Martin van Staden, Legal Fellow at Sakeliga, comments: “The bill is evidently based on a desire to make it as easy for government as possible to expropriate property when it deems fit. This agenda is contrary to the purpose of expropriation law, which is to effectively, practically and substantially limit government’s power to expropriate. Expropriation law does this because security and protection of private property rights are regarded as being in public interest, according to the Constitution, sound economics and the timeless principles of constitutionalism.” 

The most contentious aspect of the bill is its allowance of expropriation without (or for nil) compensation or a dramatic deviation from market value, a phenomenon government is attempting to render constitutional through a separate process to amend section 25 of the Constitution. Expropriation without compensation, particularly in the open-ended manner conceived of in the bill, will be disastrous for South Africa’s economy and prospects of growth and investment. 
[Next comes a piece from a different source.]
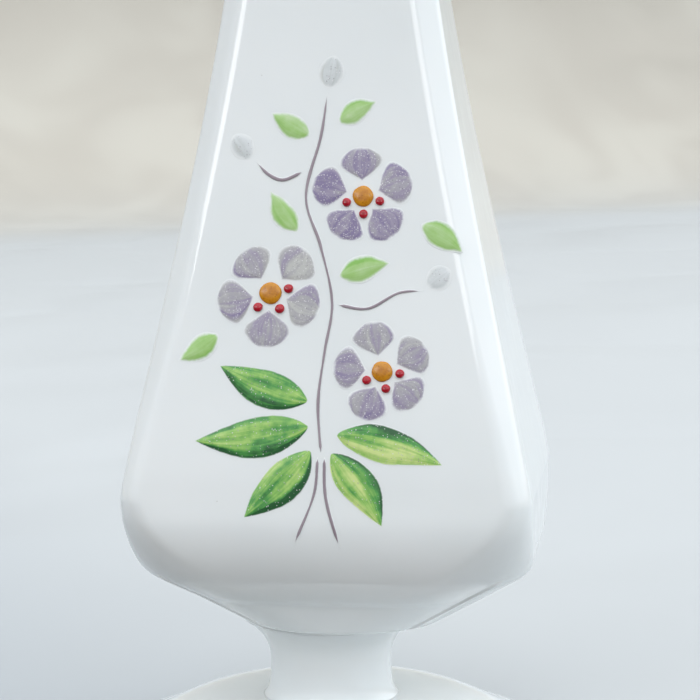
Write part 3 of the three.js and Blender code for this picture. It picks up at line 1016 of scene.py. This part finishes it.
def makeBlossom(blossom):
    name, x, y = blossom["name"], blossom["x"], blossom["y"]
    reach = blossom["size"] / 2
    inner = reach * petals["inner"]
    forms = petals["forms"]
    pitch = 360 / len(forms)
    for i in range(len(forms)):
        longer, wider, turn, bend = forms[(i + blossom["firstForm"]) % len(forms)]
        angle = blossom["turn"] + turn + i * pitch
        a = math.radians(angle)
        length = (reach - inner) * longer
        stroke = {"x": x + inner * math.cos(a), "y": y + inner * math.sin(a), "angle": angle,
                  "length": length, "width": reach * petals["width"] * wider,
                  "bend": length * bend}
        toward = math.cos(math.radians(angle - petals["lightest"]))
        brushStroke(f"petal_{name}_{i + 1}", stroke, petalShape, petals["height"],
                    blossom["load"] + petals["lighter"] * toward, "petal_enamel")
    drop(f"bead_centre_{name}", x, y, reach * beads["amberRadius"], beads["amberHeight"],
         "amber_enamel", f"centre_{name}")
    place = reach * beads["rubyPlace"]
    for i in range(beads["perBlossom"]):
        a = math.radians(blossom["turn"] + (i + 2.5) * pitch)
        drop(f"bead_ruby_{name}_{i + 1}", x + place * math.cos(a), y + place * math.sin(a),
             reach * beads["rubyRadius"], beads["rubyHeight"], "ruby_enamel",
             f"ruby_dot_{name}_{i + 1}")


leafPaint = {
    "height": 0.2,
    "bend": 0.04,
    "load": 0.5,
    "largeLoad": 0.58,
    "sideLoad": 0.012,       # more of it to the right of the stalk, less to its left
}
strokeKeys = ("x", "y", "angle", "length", "width")
largeLeaves = [
    (-2.4, 27, 158, 17, 7),
    (-2.2, 22.5, 188, 20, 7.6),
    (-1.8, 18.2, 226, 17, 7),
    (1.8, 17.8, 305, 16, 6.6),
    (2.6, 21.1, 344, 19, 6.8),
]
smallLeaves = [
    (17.6, 59, -35, 9, 5),
    (-4.8, 57.6, 125, 9, 4.6),
    (-18.6, 39, 215, 8.5, 4.6),
    (2.8, 49.5, 15, 9.5, 5),
    (-2.8, 75, 150, 8.5, 4.6),
    (2.4, 77.4, 28, 8, 4.4),
]
budPaint = {"height": 0.17, "load": 0.6}
buds = {
    "bud_top": (0.5, 83.6, 80, 6, 4.8),
    "bud_left": (-13.6, 71, 130, 5.4, 4.4),
    "bud_right": (18.6, 47.6, 40, 5.2, 4.4),
}
stalks = {
    "stalk_main": [(0, 18), (-0.6, 27), (0.4, 36), (1.6, 45), (-0.6, 55), (-3.4, 64), (-0.8, 75),
                   (0.3, 82.8)],
    "stalk_tail_left": [(-0.5, 17), (-1.2, 10), (-4.8, 1)],
    "stalk_tail_right": [(0.6, 17), (1, 9.5), (3.6, 0.6)],
    "tendril_left": [(-4.2, 68.4), (-7.6, 67), (-10.4, 68), (-13, 70.6)],
    "tendril_right": [(2.7, 44.4), (8, 43.8), (13.4, 46.6), (18, 47)],
}


def makeLeaf(node, row, load, slot):
    leaf = dict(zip(strokeKeys, row))
    leaf["bend"] = leaf["length"] * leafPaint["bend"]
    brushStroke(node, leaf, leafShape, leafPaint["height"], load, slot)


def makeSpray():
    for blossom in blossoms:
        makeBlossom(blossom)
    for i, row in enumerate(largeLeaves, 1):
        load = leafPaint["largeLoad"] + leafPaint["sideLoad"] * row[0] * row[4] / 2
        makeLeaf(f"large_leaf_{i}", row, load, "dark_leaf_enamel")
    for i, row in enumerate(smallLeaves, 1):
        makeLeaf(f"small_leaf_{i}", row, leafPaint["load"], "light_leaf_enamel")
    for name, row in buds.items():
        brushStroke(name, dict(zip(strokeKeys, row)), budShape, budPaint["height"],
                    budPaint["load"], "bud_enamel")
    for name, points in stalks.items():
        linerStroke(name, points)


makeSpray()
print("spray painted and fired")


# Studio: a pale cloth over a table, turned up into a warm wall behind the vase. The table ends
# right in front of the vase, and the brown floor of the room lies below. Lengths in m.
studio = {
    "clothColour": "#c2c6c8",
    "paintedShadeColour": "#a9afb4",   # painted shade: the cloth drawn darker near the vase's left, as if less light fell there
    "wallColour": "#c3bfb6",
    "wallPatches": "#cbc8bf",    # where the plaster is paler
    "patchSize": 0.14,
    "creaseSize": 0.16,
    "creaseHeight": 0.014,
    "floorColour": "#54483c",
    "frontEdge": 0.046,
    "frontSlope": 0.6,       # how fast the table's edge runs forward on the vase's right
    "slopeStart": 0.02,
    "edgeRound": 0.015,
    "tableHeight": 0.75,
    "halfWidth": 1.6,
    "wallDistance": 1.35,
    "wallTurn": 34.0,        # degrees that the wall is turned about the vase
    "bend": 0.25,
    "wallHeight": 2.2,
    "fade": 0.16,            # over which the cloth's colour gives way to the wall's
}


def stageMesh(name, verts, faces, material):
    mesh = bpy.data.meshes.new(name)
    mesh.from_pydata(verts, [], faces)
    for face in mesh.polygons:
        face.use_smooth = True
    newObject(name, mesh, material)


def clothMaterial():
    material, tree = newMaterial("matt cloth and wall")
    place = addNode(tree, "TexCoord", {}).outputs["Object"]
    turn = math.radians(studio["wallTurn"])
    away = addNode(tree, "VectorMath", {
        0: place, 1: (-math.sin(turn), math.cos(turn), 0)}, operation="DOT_PRODUCT")
    far = studio["wallDistance"]
    onWall = addNode(tree, "MapRange", {
        "Value": away, "From Min": far - studio["fade"], "From Max": far + studio["fade"]},
        interpolation_type="SMOOTHSTEP")
    # painted shade: the cloth's colour darkens towards the vase's near left, in place of light
    # falling off there
    nearLeft = addNode(tree, "VectorMath", {
        0: place, 1: (-0.8, -0.6, 0)}, operation="DOT_PRODUCT")
    paintedShade = addNode(tree, "MapRange", {
        "Value": nearLeft, "From Min": -0.1, "From Max": 0.14}, interpolation_type="SMOOTHSTEP")
    plaster = addNode(tree, "TexNoise", {
        "Vector": place, "Scale": 1 / studio["patchSize"], "Detail": 1.5, "Distortion": 0.8})
    paler = addNode(tree, "MapRange", {
        "Value": plaster, "From Min": 0.4, "From Max": 0.65}, interpolation_type="SMOOTHSTEP")
    cloth, wall = (addNode(tree, "Mix", {0: much, 6: studio[plain],
                                         7: studio[other]}, data_type="RGBA")
                   for much, plain, other in ((paintedShade, "clothColour", "paintedShadeColour"),
                                              (paler, "wallColour", "wallPatches")))
    colour = addNode(tree, "Mix", {0: onWall, 6: cloth, 7: wall}, data_type="RGBA")

    # soft creases in the cloth
    creases = addNode(tree, "TexNoise", {
        "Vector": place, "Scale": 1 / studio["creaseSize"], "Detail": 1.5, "Roughness": 0.4,
        "Distortion": 0.6})
    folds = addNode(tree, "Bump", {"Height": creases, "Distance": studio["creaseHeight"]})
    shader = addNode(tree, "BsdfPrincipled", {
        "Base Color": colour, "Normal": folds, "Roughness": 0.9, "IOR": 1.3})
    addNode(tree, "OutputMaterial", {"Surface": shader})
    return material


def makeCloth():
    near, round_, far = studio["frontEdge"], studio["edgeRound"], studio["wallDistance"]
    bend, turn = studio["bend"], math.radians(studio["wallTurn"])
    # each point is its way back from the vase, its height and how far the wall's turn has come
    profile = [(-near, -studio["tableHeight"], 0)]
    for i in range(9):
        angle = i / 8 * math.pi / 2
        profile.append((-near + round_ * (1 - math.cos(angle)), round_ * (math.sin(angle) - 1), 0))
    for i in range(17):
        angle = i / 16 * math.pi / 2
        profile.append((far + bend * math.sin(angle), bend * (1 - math.cos(angle)), turn))
    profile.append((far + bend, studio["wallHeight"], turn))
    columns = (-studio["halfWidth"], studio["slopeStart"], studio["halfWidth"])
    verts = []
    for y, z, a in profile:
        for x in columns:
            forward = studio["frontSlope"] * max(0, x - columns[1]) if y < 0 else 0
            verts.append(Vector((x * math.cos(a) - y * math.sin(a),
                                 x * math.sin(a) + y * math.cos(a) - forward, z)))
    faces = gridFaces(len(profile), len(columns), False)
    stageMesh("cloth", verts, faces, clothMaterial())


def makeRoomFloor():
    material, tree = newMaterial("brown matt floor")
    shader = addNode(tree, "BsdfPrincipled", {
        "Roughness": 0.8, "Base Color": studio["floorColour"]})
    addNode(tree, "OutputMaterial", {"Surface": shader})
    wide, low = studio["halfWidth"] * 2, -studio["tableHeight"]
    verts = [(-wide, -wide, low), (wide, -wide, low), (wide, 0, low), (-wide, 0, low)]
    stageMesh("roomFloor", verts, [(0, 1, 2, 3)], material)


makeCloth()
makeRoomFloor()


# Lamps, soft rectangles. The first washes the wall. The two narrow ones stand beside the camera,
# are aimed at the vase, and draw the bright lines down its front corners.
lamps = [
    {"name": "wall wash", "azimuth": 180, "elevation": 62, "distance": 1.2, "width": 1.4,
     "height": 0.8, "tilt": 0, "watts": 2.2, "colour": "#fffaf2", "aim": (0.05, 1.4, 0.1)},
    {"name": "strip left", "azimuth": -35, "elevation": 20.5, "distance": 0.9, "width": 0.6,
     "height": 0.12, "tilt": -7, "watts": 1.2, "colour": "#ffffff", "aim": (0, 0, 0.1)},
    {"name": "strip right", "azimuth": 36, "elevation": 22, "distance": 0.9, "width": 0.6,
     "height": 0.12, "tilt": 7, "watts": 0.75, "colour": "#ffffff", "aim": (0, 0, 0.1)},
]
lampCentre = Vector((0, 0, 0.1))   # in the vase, the point that their distances start from


def placeLamps():
    for lamp in lamps:
        data = bpy.data.lights.new(lamp["name"], "AREA")
        data.shape = "RECTANGLE"
        data.size = lamp["width"]
        data.size_y = lamp["height"]
        data.energy = lamp["watts"]
        data.color = linear(lamp["colour"])[:3]
        out = direction(lamp["azimuth"], lamp["elevation"])
        light = bpy.data.objects.new(lamp["name"], data)
        light.location = lampCentre + out * lamp["distance"]
        toward = Vector(lamp["aim"]) - light.location
        light.rotation_mode = "QUATERNION"
        tilt = Quaternion((0, 0, 1), math.radians(lamp["tilt"]))
        light.rotation_quaternion = toward.to_track_quat("-Z", "Y") @ tilt
        light.visible_camera = False
        scene.collection.objects.link(light)


# The light of the room: an even base, and softly brighter towards its big windows.
room = {
    "colour": "#eef2f6",
    "lowColour": "#f3e2cc",  # light off the brown floor
    "backdrop": "#cfcbc3",   # what the camera sees where the wall ends
    "sill": (-0.1, 0.25),    # sine of the elevation over which the dim lower part of the room ends
    "base": 0.4,
    "windowFocus": 3.0,      # the higher, the narrower each window's glow
    "windows": [
        {"azimuth": 120, "elevation": 14, "strength": 2.35},
        {"azimuth": -75, "elevation": 25, "strength": 0.65},
        {"azimuth": 5, "elevation": 44, "strength": 1.1},
        {"azimuth": 0, "elevation": 90, "strength": 0.8},
    ],
}


def makeRoom():
    world = bpy.data.worlds.new("room")
    world.use_nodes = True
    tree = world.node_tree
    tree.nodes.clear()
    way = addNode(tree, "TexCoord", {}).outputs["Generated"]
    rise = addNode(tree, "SeparateXYZ", {"Vector": way}).outputs["Z"]
    sill = addNode(tree, "MapRange", {
        "Value": rise, "From Min": room["sill"][0], "From Max": room["sill"][1]},
        interpolation_type="SMOOTHSTEP")
    level = addNode(tree, "Math", {0: sill, 1: room["base"]}, operation="MULTIPLY")
    for window in room["windows"]:
        toward = direction(window["azimuth"], window["elevation"])
        facing = addNode(tree, "VectorMath", {0: way, 1: toward}, operation="DOT_PRODUCT")
        front = addNode(tree, "Math", {0: facing, 1: 0.0}, operation="MAXIMUM")
        lobe = addNode(tree, "Math", {0: front, 1: room["windowFocus"]}, operation="POWER")
        lobe = addNode(tree, "Math", {0: lobe, 1: sill}, operation="MULTIPLY")
        level = addNode(tree, "Math", {
            0: lobe, 1: window["strength"], 2: level}, operation="MULTIPLY_ADD")
    tint = addNode(tree, "Mix", {
        0: sill, 6: room["lowColour"], 7: room["colour"]}, data_type="RGBA")
    glow = addNode(tree, "Background", {"Color": tint, "Strength": level})
    plain = addNode(tree, "Background", {"Color": room["backdrop"]})
    camera_ = addNode(tree, "LightPath", {}).outputs["Is Camera Ray"]
    shown = addNode(tree, "MixShader", {0: camera_, 1: glow, 2: plain})
    addNode(tree, "OutputWorld", {"Surface": shown})
    scene.world = world


placeLamps()
makeRoom()
print("studio lit")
In particular, the bill, for example, redefines what “abandonment” means in South African property law for the purposes of expropriation without compensation. The common law position is that property would be abandoned if the owner no longer controls the property and no longer has a manifest intention to own the property. The bill removes the latter requirement, meaning government will consider property abandoned if the owner is “failing to exercise control over it.” The implication of this new definition is that, if an owner is unlawfully ejected from their property, for instance by means of a land invasion, government might regard such a situation as allowing it to expropriate the property without being required to render compensation for the aggrieved owner. 

This is only one of dozens of concerning provisions in the bill.  The economic impact of such flawed legislation as a whole must also be borne in mind. Gerhard van Onselen, Senior Analyst at Sakeliga, notes: “Without clearly delineated private property and protected property rights, no one is certain who may justly use, control, invest in and trade with resources. Without certainty of ownership, economic activity becomes confused and potentially conflict-ridden and ‘dead’ and unproductive capital may ensue. In harming certainty of private ownership, the state will depress economic potential.”